- Author(s): Zack Morrison
- Website: paranatural.net
- Current status/schedule: Updates Fridays
- Launch date: June 30, 2010
- Publisher(s): Hiveworks Comics LLC
- Genre(s): Action, comedy

= Paranatural =

Webcomic

Paranatural is a supernatural action/comedy webcomic created by Zack Morrison. The comic has been written and illustrated by Morrison since its debut in 2010, with eight completed chapters and a ninth chapter currently ongoing. Set in the fictional town of Mayview, the comic follows the Activity Club, a group of middle school students who have the ability to interact with the supernatural world.

The comic began on ComicFury and Smackjeeves before later moving to its own site.

== Synopsis ==
The comic follows the adventures of Max and the Activity Club throughout their adventures. They fight ghosts and bullies, play hitball, and solve the mysteries of the town.
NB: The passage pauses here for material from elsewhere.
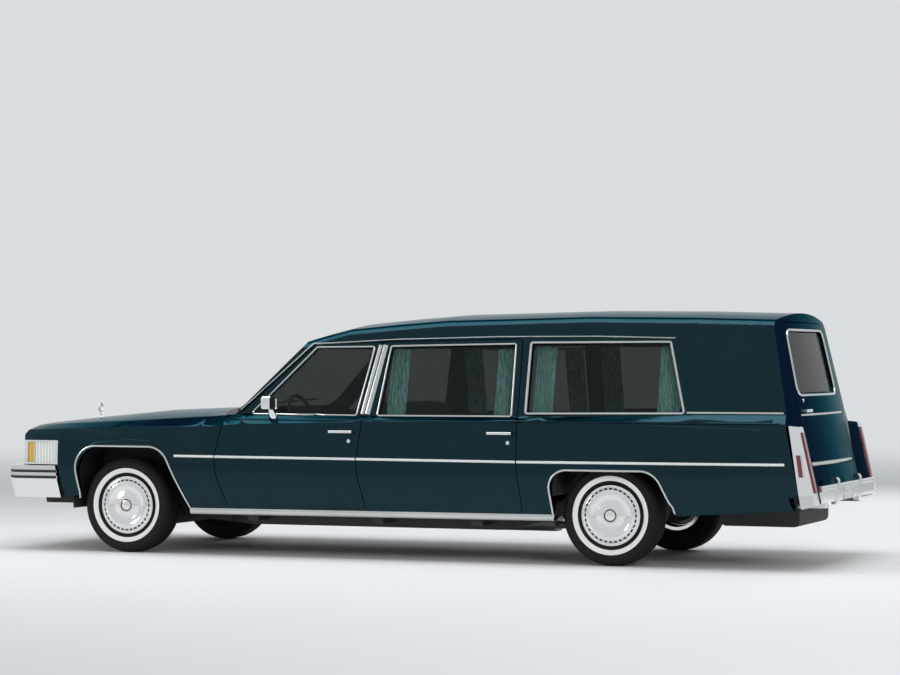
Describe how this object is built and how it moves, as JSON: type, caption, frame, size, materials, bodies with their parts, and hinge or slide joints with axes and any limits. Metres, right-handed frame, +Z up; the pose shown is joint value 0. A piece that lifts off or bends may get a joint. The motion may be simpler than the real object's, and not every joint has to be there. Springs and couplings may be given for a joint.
{
  "type": "hearse",
  "caption": "Long four-side-door hearse with a flat load deck, opening doors and hood, steered front wheels and four turning wheels.",
  "frame": {"origin": "on the floor below the middle of the overall length, on the centre plane", "axes": "+X towards the rear, +Y to the car's right, +Z up"},
  "size_m": [6.1398, 2.12, 1.7378],
  "materials": {
    "paint": "gloss metallic",
    "dark_metal": "satin",
    "chrome": "polished",
    "glass": "tinted",
    "lamp": "clear",
    "amber_lens": "gloss",
    "red_lens": "gloss",
    "tyre": "matt",
    "cloth": "matt",
    "seat": "satin",
    "trim": "satin",
    "iron": "matt",
    "steel": "satin",
    "deck": "satin"
  },
  "bodies": {
    "body": {"frame": "dark_metal", "underbody": "dark_metal", "load_deck": "deck", "front_fenders": "paint", "side_frames": "paint", "quarter_panels": "paint", "rear_frame": "paint", "roof": "paint", "nose_panel": "paint", "grille": "chrome", "front_lamps": "chrome", "lamp_lenses": "lamp", "front_markers": "amber_lens", "front_bumper": "chrome", "rear_bumper": "chrome", "tail_fins": "chrome", "tail_lenses": "red_lens", "windshield": "glass", "quarter_glass": "glass", "quarter_curtains": "cloth", "engine": "iron", "radiator": "dark_metal", "exhaust": "steel", "fuel_tank": "steel", "front_suspension": "dark_metal", "rear_axle": "iron", "front_seat": "seat", "dashboard": "trim", "steering_wheel": "trim"},
    "hood": {"hood": "paint"},
    "rear_door": {"rear_door": "paint", "rear_glass": "glass", "gate_hardware": "chrome"},
    "front_door_left": {"door_front_left": "paint", "glass_front_left": "glass", "door_hardware_front_left": "chrome"},
    "rear_door_left": {"door_rear_left": "paint", "glass_rear_left": "glass", "door_hardware_rear_left": "chrome", "curtains_rear_left": "cloth"},
    "knuckle_left": {"knuckle_left": "iron"},
    "wheel_front_left": {"wheel_front_left": "chrome", "tyre_front_left": "tyre"},
    "wheel_rear_left": {"wheel_rear_left": "chrome", "tyre_rear_left": "tyre"},
    "front_door_right": {"door_front_right": "paint", "glass_front_right": "glass", "door_hardware_front_right": "chrome"},
    "rear_door_right": {"door_rear_right": "paint", "glass_rear_right": "glass", "door_hardware_rear_right": "chrome", "curtains_rear_right": "cloth"},
    "knuckle_right": {"knuckle_right": "iron"},
    "wheel_front_right": {"wheel_front_right": "chrome", "tyre_front_right": "tyre"},
    "wheel_rear_right": {"wheel_rear_right": "chrome", "tyre_rear_right": "tyre"}
  },
  "joints": [
    {"name": "front_door_left_hinge", "type": "hinge", "parent": "body", "child": "front_door_left", "pos_m": [-1.318, -0.978, 0.65], "axis": [0, 0, -1], "range_deg": [0, 65]},
    {"name": "rear_door_left_hinge", "type": "hinge", "parent": "body", "child": "rear_door_left", "pos_m": [-0.209, -0.978, 0.65], "axis": [0, 0, -1], "range_deg": [0, 70]},
    {"name": "steer_left", "type": "hinge", "parent": "body", "child": "knuckle_left", "pos_m": [-2.04, -0.6905, 0.342], "axis": [0, 0, 1], "range_deg": [-33, 33]},
    {"name": "wheel_front_left_spin", "type": "hinge", "parent": "knuckle_left", "child": "wheel_front_left", "pos_m": [-2.04, -0.7835, 0.342], "axis": [0, 1, 0], "continuous": true},
    {"name": "wheel_rear_left_spin", "type": "hinge", "parent": "body", "child": "wheel_rear_left", "pos_m": [1.63, -0.771, 0.342], "axis": [0, 1, 0], "continuous": true},
    {"name": "front_door_right_hinge", "type": "hinge", "parent": "body", "child": "front_door_right", "pos_m": [-1.318, 0.978, 0.65], "axis": [0, 0, 1], "range_deg": [0, 65]},
    {"name": "rear_door_right_hinge", "type": "hinge", "parent": "body", "child": "rear_door_right", "pos_m": [-0.209, 0.978, 0.65], "axis": [0, 0, 1], "range_deg": [0, 70]},
    {"name": "steer_right", "type": "hinge", "parent": "body", "child": "knuckle_right", "pos_m": [-2.04, 0.6905, 0.342], "axis": [0, 0, 1], "range_deg": [-33, 33]},
    {"name": "wheel_front_right_spin", "type": "hinge", "parent": "knuckle_right", "child": "wheel_front_right", "pos_m": [-2.04, 0.7835, 0.342], "axis": [0, 1, 0], "continuous": true},
    {"name": "wheel_rear_right_spin", "type": "hinge", "parent": "body", "child": "wheel_rear_right", "pos_m": [1.63, 0.771, 0.342], "axis": [0, 1, 0], "continuous": true},
    {"name": "rear_door_hinge", "type": "hinge", "parent": "body", "child": "rear_door", "pos_m": [2.72717, 0.625, 1.664], "axis": [-0.2139, 0, 0.9768], "range_deg": [0, 100]},
    {"name": "hood_hinge", "type": "hinge", "parent": "body", "child": "hood", "pos_m": [-1.262, 0, 1.04], "axis": [0, 1, 0], "range_deg": [0, 50]}
  ],
  "couplings": [
    {"joint": "steer_right", "follows": "steer_left", "ratio": 1}
  ]
}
Max, the protagonist of Paranatural

The story is told through an omniscient third person, sometimes including guest art or mini-comics. The comic was drawn page by page in a standard panel format, including shifted panels and extraneous movements depending on the activity going on, but was changed to traditional novel-esque story telling with illustrations due to the author's poor health. Morrison also includes alt text on each page (starting with the 24th page of the 1st chapter), with a short comment on the page.

Morrison interacts with their readers through the text underneath the pages as well as both their Twitter and Tumblr accounts.

==Reception==
Comic Book Resources has described Paranatural as "fun, action-packed and visually inventive", with "enjoyable character moments", and compared it to Dragon Ball Z. PopOptiq considered it to be "brimming with wit and humor", while io9 emphasized that there is "a rich story sitting behind all that humor," and recommended it as worthy of an Eisner Award. The Hawkeye praised its humor, which it described as "a mix of almost self-aware snark, fun-loving parody, and downright great standalone jokes", its art, which it described as "a mix somewhere between western cartoon and anime", and its cast of characters. Inverse praised its "sly use of manga-esque stylistic tropes", remarking that "its characters leap off the screen".

Paranatural reached the final round of the Mix March Madness 2014 Webcomics Tournament, a single-elimination tournament between 128 contestants.